As the MACD and MACD signal line are derived from two EMAs, their value will be dependent on the underlying security. As such, it is not possible to compare these values for a group of currencies or across markets such as between the US SPX 500 and an exchange-traded fund.
The platform allows traders to customize technical indicators and tools, add drawing tools to price charts and graphs, and identify chart patterns in order to improve your trading strategy. In addition, the platform is also available via mobile trading apps, for both Android and iOS systems, so you can practice your MACD trading strategy on-the-go.
Benefits of MACD
The MACD is a relatively simple indicator, easy to comprehend, appeals to intuitive logic and therefore resonates well with most traders. It can be a powerful tool if used effectively, especially for assessing the strength and momentum of trends, and consequently to predict their continuance and potential reversal.
Limitations of MACD
One of the most significant limitations of the MACD is the occurrence of false positives.
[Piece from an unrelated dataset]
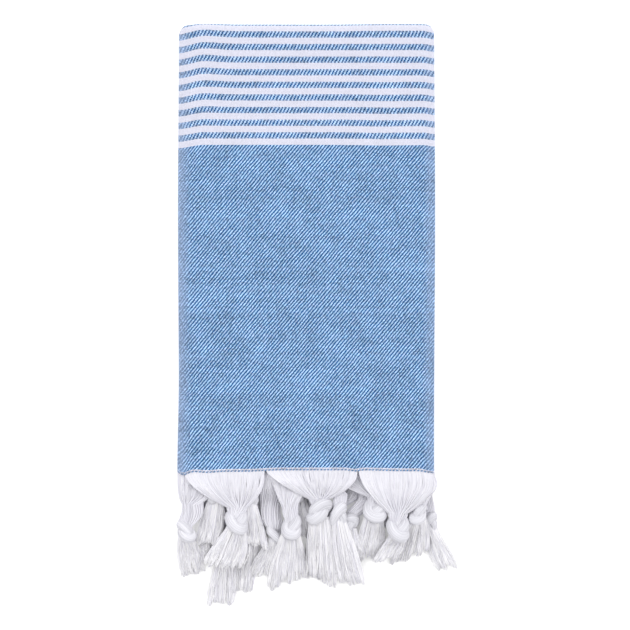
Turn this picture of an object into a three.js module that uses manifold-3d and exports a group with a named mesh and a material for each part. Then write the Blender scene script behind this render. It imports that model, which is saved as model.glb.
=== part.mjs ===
// A flat-woven bath towel with a knotted fringe, folded for the shelf and lying flat.
// Sizes are in millimetres. X runs across the towel, Y along it with the fringe at -Y, and Z is up.
// The origin is the middle of the folded cloth, on the surface that it lies on.
import * as THREE from "three";
import { mergeVertices } from "three/addons/utils/BufferGeometryUtils.js";
import Module from "manifold-3d";

const wasm = await Module();
wasm.setup();

// Driving dimensions of the folded cloth
const FOLDED_WIDTH = 250; // a quarter of the towel's 1000 mm
const FOLDED_LENGTH = 434; // a quarter of the towel's 1736 mm
const CLOTH = 1.1; // thickness of one layer
const LAYER_PITCH = 1.7; // from one layer to the next
const LAYERS_PER_DECK = 4; // made by the folds across the width; the stack has four decks
const CORNER_RADIUS = 8; // of the two corners at the top fold, seen from above
const OUTER_TURN_RADIUS = 4; // of the squarish turn at the top fold, at the strip's middle
const HIDDEN_TURN_BACK = 4; // how far the turn under the fringe stays behind the cloth's edge
const INNER_TURN_CLEARANCE = 0.6; // between the inner turn and the outer one around it
const DECK_WIDTHS = [0.984, 0.978, 0.99, 1]; // of each deck, lowest first, against the top one

// Driving dimensions of the fringe
const SEAT_GAP = 0.3; // between the cloth's edge and the yarns that leave it
const FAN_THICKNESS = 0.9; // of the yarns side by side where they leave the cloth
const ROPE_WIDTH = 13; // of the yarns once they have gathered
const TAIL_WIDTH = 12; // of the yarns where they leave their knot
const LOCK_SHARE = 0.8; // of a tail's width that its locks take up, side by side
const LOCK_HEIGHT = 2.4;
const LOCK_SPACING = 2.8; // from the lower row of locks to the upper one
const UNEVEN_CUT = 3; // by how much one lock may be shorter than another

const HALF_WIDTH = FOLDED_WIDTH / 2;
const HALF_LENGTH = FOLDED_LENGTH / 2;
const HALF_CLOTH = CLOTH / 2;
const DECK_PITCH = LAYERS_PER_DECK * LAYER_PITCH;
const DECK_HALF = ((LAYERS_PER_DECK - 1) / 2) * LAYER_PITCH + HALF_CLOTH;

// The three fans of a layer, from the left: where each one leaves the cloth's edge.
const THIRDS = [
  { side: "left", from: -119, to: -41 },
  { side: "middle", from: -39.5, to: 49.5 },
  { side: "right", from: 51, to: 122 },
];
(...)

A reversal is signaled, but never takes place. The opposite can also take place, where a reversal occurs without being signaled. A way to attempt to overcome any of these false signals would be to implement a MACD signal line filter.
Another drawback is that moving averages slightly lag behind real-time prices. This is because it’s an average of the historical prices, so any drastic changes in price would not be seen straight away. Therefore, although the MACD is widely used by traders, it might not be the best technical tool to use in isolation when dealing with volatile price movements. Instead, be sure to use in combination with other technical indicators.